* START *
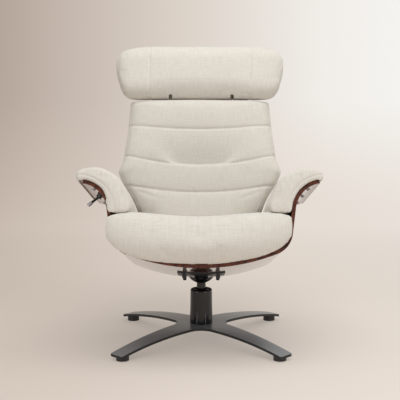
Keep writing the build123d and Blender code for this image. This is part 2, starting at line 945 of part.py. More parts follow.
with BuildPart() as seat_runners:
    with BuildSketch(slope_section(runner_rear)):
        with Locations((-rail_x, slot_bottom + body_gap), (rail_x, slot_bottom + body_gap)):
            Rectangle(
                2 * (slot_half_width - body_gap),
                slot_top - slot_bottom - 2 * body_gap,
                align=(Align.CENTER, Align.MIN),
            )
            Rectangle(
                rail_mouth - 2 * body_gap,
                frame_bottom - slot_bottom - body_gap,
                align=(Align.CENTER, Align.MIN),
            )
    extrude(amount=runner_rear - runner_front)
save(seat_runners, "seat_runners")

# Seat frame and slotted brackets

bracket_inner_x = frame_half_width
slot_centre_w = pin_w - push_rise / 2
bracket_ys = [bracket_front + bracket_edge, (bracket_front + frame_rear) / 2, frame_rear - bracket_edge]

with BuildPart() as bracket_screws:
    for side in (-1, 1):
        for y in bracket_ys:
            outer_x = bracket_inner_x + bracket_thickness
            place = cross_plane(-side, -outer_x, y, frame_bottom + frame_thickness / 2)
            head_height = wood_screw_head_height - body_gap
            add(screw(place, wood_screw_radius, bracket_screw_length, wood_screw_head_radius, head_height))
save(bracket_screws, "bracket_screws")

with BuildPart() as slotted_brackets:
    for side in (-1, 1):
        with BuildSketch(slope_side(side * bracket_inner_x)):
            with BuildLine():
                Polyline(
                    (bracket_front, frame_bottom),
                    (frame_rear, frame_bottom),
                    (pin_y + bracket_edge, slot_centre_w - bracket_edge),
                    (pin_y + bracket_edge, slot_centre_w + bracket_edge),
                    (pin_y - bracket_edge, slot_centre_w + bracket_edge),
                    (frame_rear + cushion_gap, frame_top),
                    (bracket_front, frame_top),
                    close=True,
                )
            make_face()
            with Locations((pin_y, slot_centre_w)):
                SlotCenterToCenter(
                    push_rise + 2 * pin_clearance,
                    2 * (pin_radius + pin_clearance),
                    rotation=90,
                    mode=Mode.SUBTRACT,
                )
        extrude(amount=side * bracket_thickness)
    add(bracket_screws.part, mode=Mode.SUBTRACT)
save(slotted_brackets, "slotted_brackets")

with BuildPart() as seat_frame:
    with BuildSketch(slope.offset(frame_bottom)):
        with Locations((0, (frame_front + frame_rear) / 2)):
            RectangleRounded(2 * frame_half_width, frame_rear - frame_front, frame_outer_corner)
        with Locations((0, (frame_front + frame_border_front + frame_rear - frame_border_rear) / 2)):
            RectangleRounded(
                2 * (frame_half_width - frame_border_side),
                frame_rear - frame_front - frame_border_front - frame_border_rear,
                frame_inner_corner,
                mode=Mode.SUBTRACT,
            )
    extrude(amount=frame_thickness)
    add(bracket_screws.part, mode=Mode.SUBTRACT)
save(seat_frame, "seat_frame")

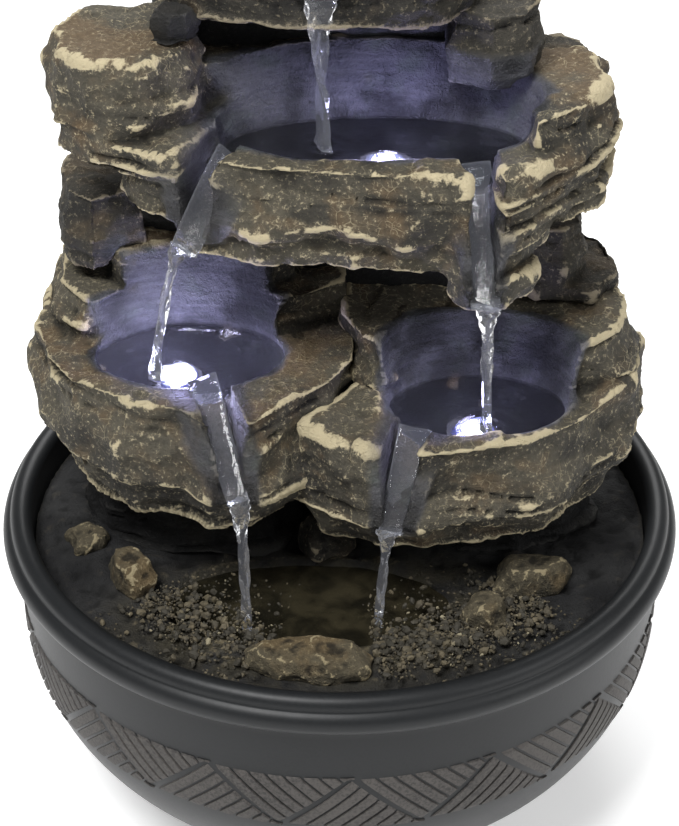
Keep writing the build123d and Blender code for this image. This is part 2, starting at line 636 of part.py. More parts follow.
* END *
_Exercise task_.
Every line of the material must be returned exactly as it appears.

_Result_.
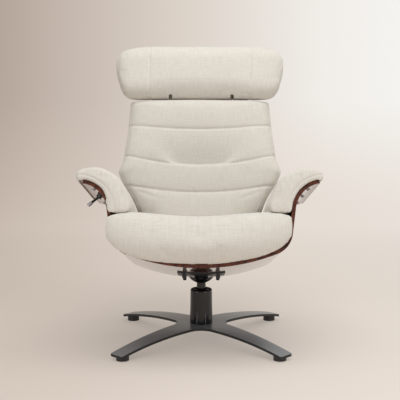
Keep writing the build123d and Blender code for this image. This is part 2, starting at line 945 of part.py. More parts follow.
with BuildPart() as seat_runners:
    with BuildSketch(slope_section(runner_rear)):
        with Locations((-rail_x, slot_bottom + body_gap), (rail_x, slot_bottom + body_gap)):
            Rectangle(
                2 * (slot_half_width - body_gap),
                slot_top - slot_bottom - 2 * body_gap,
                align=(Align.CENTER, Align.MIN),
            )
            Rectangle(
                rail_mouth - 2 * body_gap,
                frame_bottom - slot_bottom - body_gap,
                align=(Align.CENTER, Align.MIN),
            )
    extrude(amount=runner_rear - runner_front)
save(seat_runners, "seat_runners")

# Seat frame and slotted brackets

bracket_inner_x = frame_half_width
slot_centre_w = pin_w - push_rise / 2
bracket_ys = [bracket_front + bracket_edge, (bracket_front + frame_rear) / 2, frame_rear - bracket_edge]

with BuildPart() as bracket_screws:
    for side in (-1, 1):
        for y in bracket_ys:
            outer_x = bracket_inner_x + bracket_thickness
            place = cross_plane(-side, -outer_x, y, frame_bottom + frame_thickness / 2)
            head_height = wood_screw_head_height - body_gap
            add(screw(place, wood_screw_radius, bracket_screw_length, wood_screw_head_radius, head_height))
save(bracket_screws, "bracket_screws")

with BuildPart() as slotted_brackets:
    for side in (-1, 1):
        with BuildSketch(slope_side(side * bracket_inner_x)):
            with BuildLine():
                Polyline(
                    (bracket_front, frame_bottom),
                    (frame_rear, frame_bottom),
                    (pin_y + bracket_edge, slot_centre_w - bracket_edge),
                    (pin_y + bracket_edge, slot_centre_w + bracket_edge),
                    (pin_y - bracket_edge, slot_centre_w + bracket_edge),
                    (frame_rear + cushion_gap, frame_top),
                    (bracket_front, frame_top),
                    close=True,
                )
            make_face()
            with Locations((pin_y, slot_centre_w)):
                SlotCenterToCenter(
                    push_rise + 2 * pin_clearance,
                    2 * (pin_radius + pin_clearance),
                    rotation=90,
                    mode=Mode.SUBTRACT,
                )
        extrude(amount=side * bracket_thickness)
    add(bracket_screws.part, mode=Mode.SUBTRACT)
save(slotted_brackets, "slotted_brackets")

with BuildPart() as seat_frame:
    with BuildSketch(slope.offset(frame_bottom)):
        with Locations((0, (frame_front + frame_rear) / 2)):
            RectangleRounded(2 * frame_half_width, frame_rear - frame_front, frame_outer_corner)
        with Locations((0, (frame_front + frame_border_front + frame_rear - frame_border_rear) / 2)):
            RectangleRounded(
                2 * (frame_half_width - frame_border_side),
                frame_rear - frame_front - frame_border_front - frame_border_rear,
                frame_inner_corner,
                mode=Mode.SUBTRACT,
            )
    extrude(amount=frame_thickness)
    add(bracket_screws.part, mode=Mode.SUBTRACT)
save(seat_frame, "seat_frame")

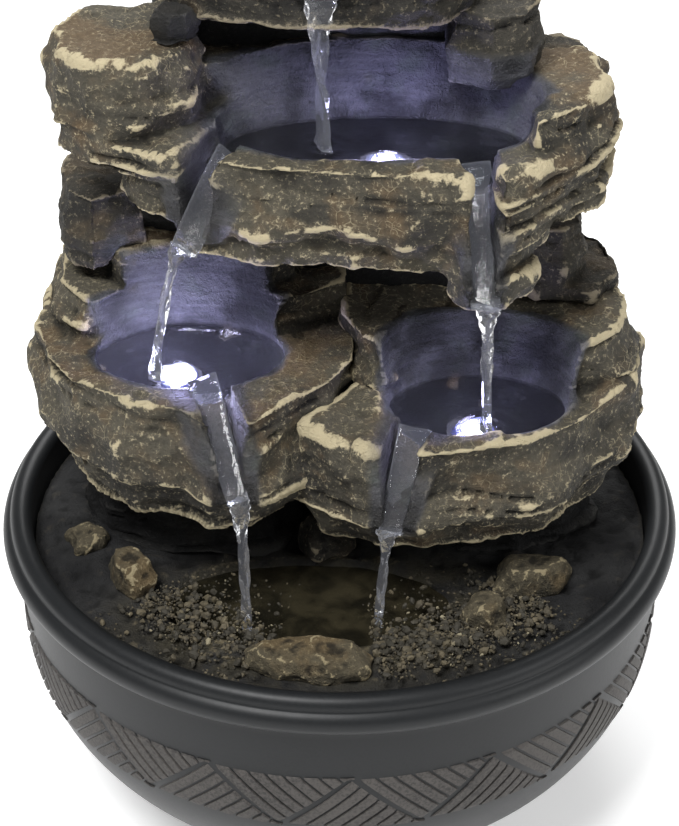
Keep writing the build123d and Blender code for this image. This is part 2, starting at line 636 of part.py. More parts follow.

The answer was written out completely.